Retail was India’s next business growth story two to three years ago, with most of India’s big business groups – Reliance Industries, Tata Group, Aditya Birla Group among them – launching chains. Foreign companies, from niche fashion players to supermarket chains such as Tesco, Wal-Mart and Metro, were also queuing up to launch stores in the country.

The lure was a retail industry worth $350bn and set to grow even faster than India’s 9% GDP growth, 95% of which was still in the hands of small ‘ma and pa’ retailers.

But even Reliance – famed for its ability to carry out its plans – has failed to fulfill the ambitious roll-out strategy for its retail operation. While Tesco and Wal-Mart have announced joint ventures, neither has yet opened a store.

Indians starved of clean public spaces in which to hang out have flocked to its new malls in the past decade, but they have spent far less than projected. As a result, retailers are now refusing to pay the high rents – in excess of 100 rupees/sq ft ($2.11/sq ft) – they were willing to pay a year ago.

“They were anticipating that business would be better,” says Pani. “In the absence of organised retailers, they were predicting sales from population figures. A reality check came when they opened the stores. Now they know what their affordability is, they’re not jumping at rents.”

As a result, many retailers are delaying openings in anticipation of a correction in retail rents over the next few quarters. “We are experiencing a cut in the demand for store space, or clients not taking up the spaces they booked earlier,” says Mahajan. Retailers continue to pay high rents for space in good-quality, well-designed developments that pull in customers.

However, they are deserting the many Indian malls that fall short of the mark in terms of location and quality. “Certain kind of catchment areas have also not lived up to retailers’ expectations, hence they do not want to repeat mistakes,” says Mahajan.

This means that it is crucial for developers to ensure that their malls stand out from the others that are springing up across India’s cities.

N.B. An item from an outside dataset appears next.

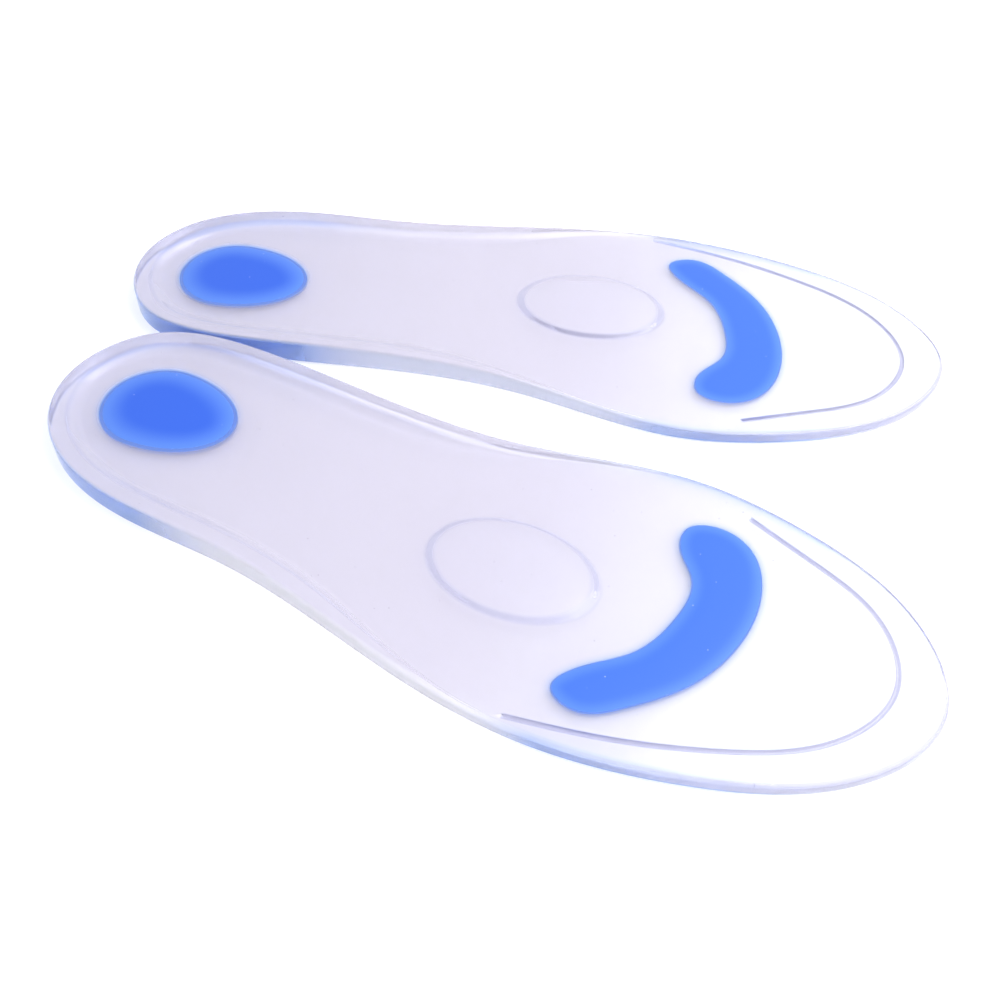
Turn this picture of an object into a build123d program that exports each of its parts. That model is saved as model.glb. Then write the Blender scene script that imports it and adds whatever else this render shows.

Standing out from the crowd

“Developers are going to have to invest in establishing strong mall brands to differentiate themselves and stand out from the crowd,” says Sara O’Rorke, a partner at Cord, a London-based agency that advises on mall developments.

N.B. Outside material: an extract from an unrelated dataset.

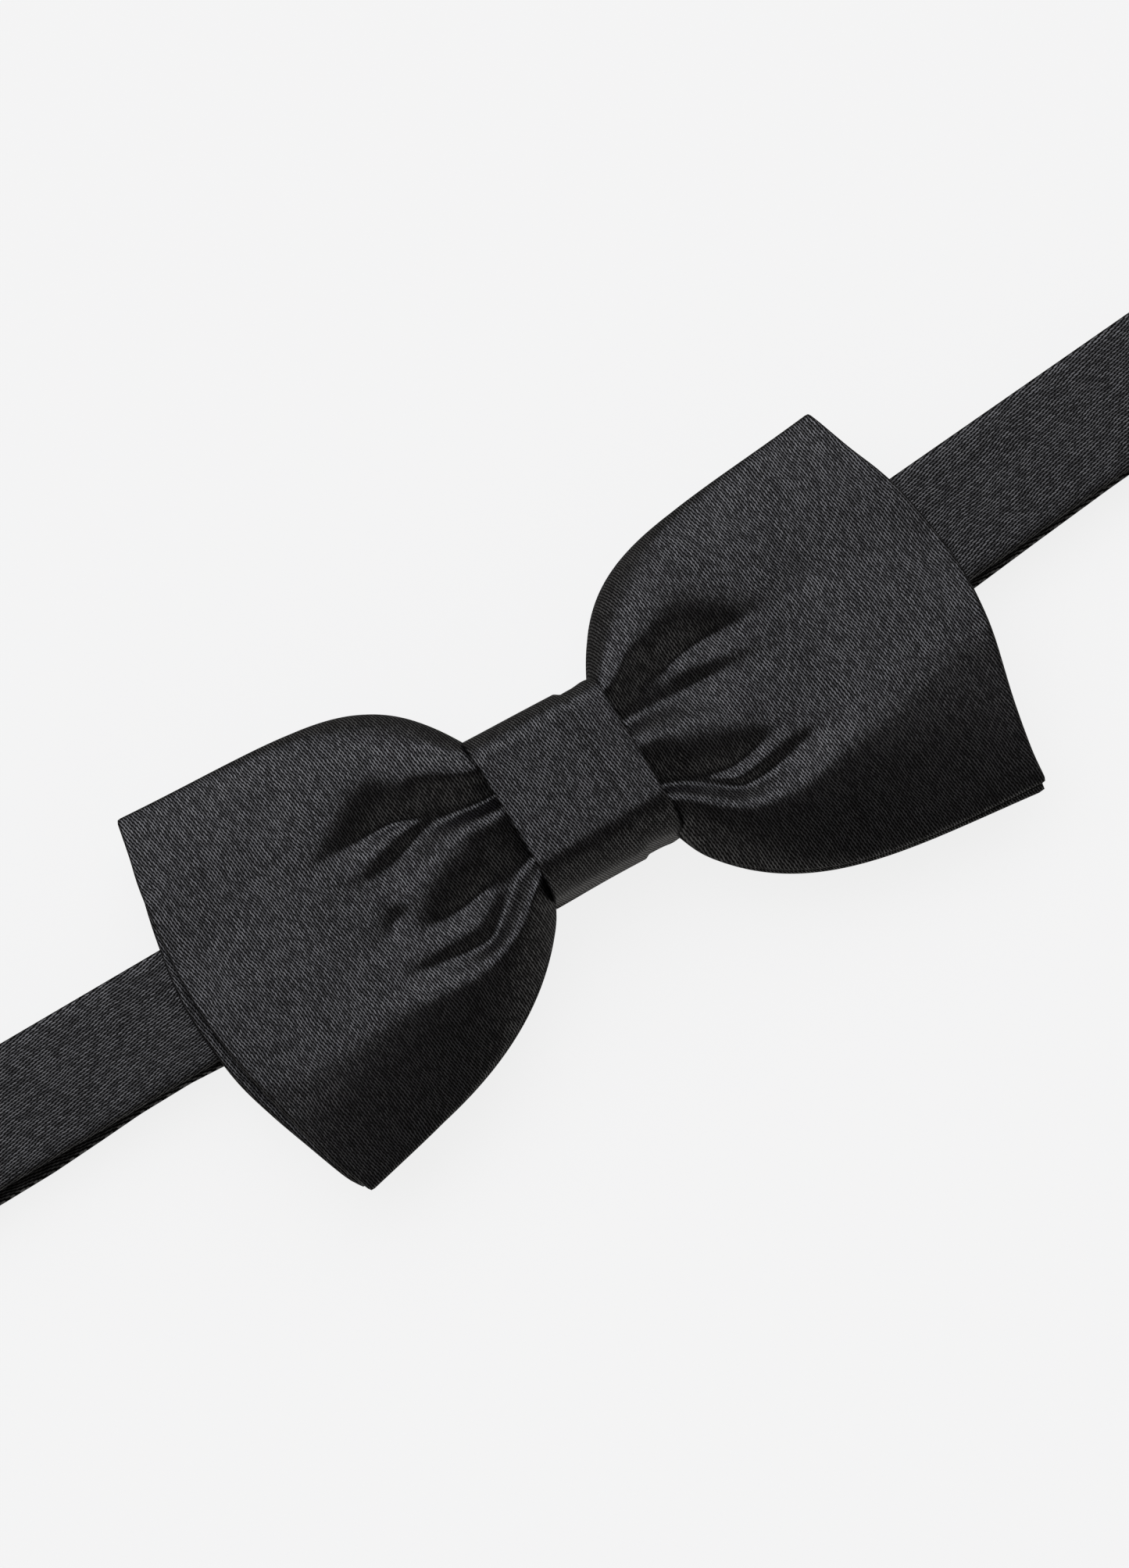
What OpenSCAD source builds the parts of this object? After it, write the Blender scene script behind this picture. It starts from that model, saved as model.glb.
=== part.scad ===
// Ready-tied satin bow tie on an adjustable neckband, lying face up on a flat surface.
// X runs along the bow, Y up its height and Z out of its front face; millimetres.

/* [Bow] */
// Width of the bow from edge to edge
bow_w = 120; // [110:1:130]
// Height of each wing at its outer corners
wing_h = 59; // [54:1:64]
// How far the outer edge of a wing bulges past its corners
edge_bulge = 6.5; // [3:0.5:9]
// Height of the front ply at the outer edge of a wing
edge_z = 9.75; // [9.7:0.05:10.5]
// How much higher the front ply stands where it enters the knot
puff = 5.2; // [3:0.1:5.5]
// Depth of the pleats at the knot
pleat_depth = 1.4; // [0.5:0.1:1.6]

/* [Knot] */
// Width of the knot along the bow
knot_w = 20; // [18:0.5:22]
// Height of the knot
knot_h = 25.8; // [25.4:0.1:27]
// Height of the middle of the knot above the middle of the wings
knot_y = 2.3; // [2:0.1:2.6]
// Height of the knot's front face above the resting surface
knot_top = 17.5; // [17:0.1:19]

/* [Neckband] */
// Width of the neckband
band_w = 17.2; // [15:0.2:17.2]
// Thickness of the folded neckband
band_t = 1; // [0.8:0.1:1]
// Half the length of the neckband as it lies folded flat
band_half = 100; // [95:1:110]
// Height of the neckband's middle above the middle of the wings
band_y = 4; // [3.6:0.1:4.2]
// Angle by which the right half of the neckband turns up
bend_deg = 4; // [1:0.5:4]
// Height of the front run's underside above the resting surface
front_run_z = 5.75; // [5.75:0.05:6]

/* [Clasp] */
// Diameter of the wire of the eye ring and of the hook's bar
wire_d = 1.2; // [1:0.1:1.3]
// Place of the eye ring's bar along the neckband
ring_x = -48; // [-52:0.5:-47.5]
// Length of the eye ring between the middles of its bars
ring_l = 8; // [6:0.5:8]
// Place of the hook's bar along the neckband
hook_x = -30; // [-30:0.5:-26]
// Place of the adjuster's middle bar along the neckband
adjuster_x = -14; // [-14:0.5:-10]

/* [Hidden] */

satin = [0.07, 0.07, 0.08];
lining_black = [0.1, 0.1, 0.1];
canvas_grey = [0.55, 0.55, 0.53];
thread_black = [0.03, 0.03, 0.03];
steel = [0.62, 0.62, 0.65];

// Plies: a face leaf, an interlining and a lining leaf, a hair apart
face_t = 0.45;
inner_t = 0.3;
lining_t = 0.4;
leaf_gap = 0.05;
ply_t = face_t + inner_t + lining_t + 2 * leaf_gap;
back_ply_z = 8.35;

// Wing outline
wing_start = knot_w / 2 + 0.2;
corner_x = bow_w / 2 - edge_bulge;
half_h = wing_h / 2;
flare = 1.4;
top_waist = 0.5;
top_run = 7;
bottom_waist = 0.62;
bottom_run = 15;
crown = 3.4;
pleats = 2.5;
grid_u = 18;
grid_s = 14;

// Knot section: walls and tunnel
wrap_t = 0.6;
knot_lining_t = 0.3;
knot_bottom = 4.3;
roll_r = 5.5;
back_r = 1.6;
lining_inset = wrap_t + leaf_gap;
tunnel_inset = lining_inset + knot_lining_t;

// Waist bundle above the neckband, inside the knot
thread_t = 0.4;
bundle_inset = tunnel_inset + 0.25;
bundle_bottom = front_run_z + band_t + 0.3;
bundle_r = roll_r - bundle_inset;
waist_split = 10.6;
waist_w = knot_w - 1.4;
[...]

On the face of it, looming oversupply could mean that even well-thought-out malls suffer. Some 10.4m m2 of retail space is expected to be completed in the next three to four years, with 250 new malls expected in India in the next two years.

JLL projects that in cities such as Gurgaon, Bangalore and Ludhiana, the amount of retail space will balloon from 1 sq ft per person to as much as 5 sq ft per person – far beyond what is justified by the projected growth in Indian spending habits.

However, Pani predicts that only around 50% of the announced developments will actually be built. One model that is becoming more common is rental deals where the retailer receives a lower rent, but agrees to share revenue beyond a certain level with the mall- owner, thus giving the landlord a bigger stake in the store’s success – a similar practice to the turnover rents common in European retail. Big Bazaar, India’s low-cost retail success story has pioneered this approach.

But the fundamental demographic and growth statistics that created such fevered interest in India’s retail remain. Pani believes that, as India’s corporate retailers gain the sort of market understanding a company such as Tesco has in the UK, the mall rental market will become more stable.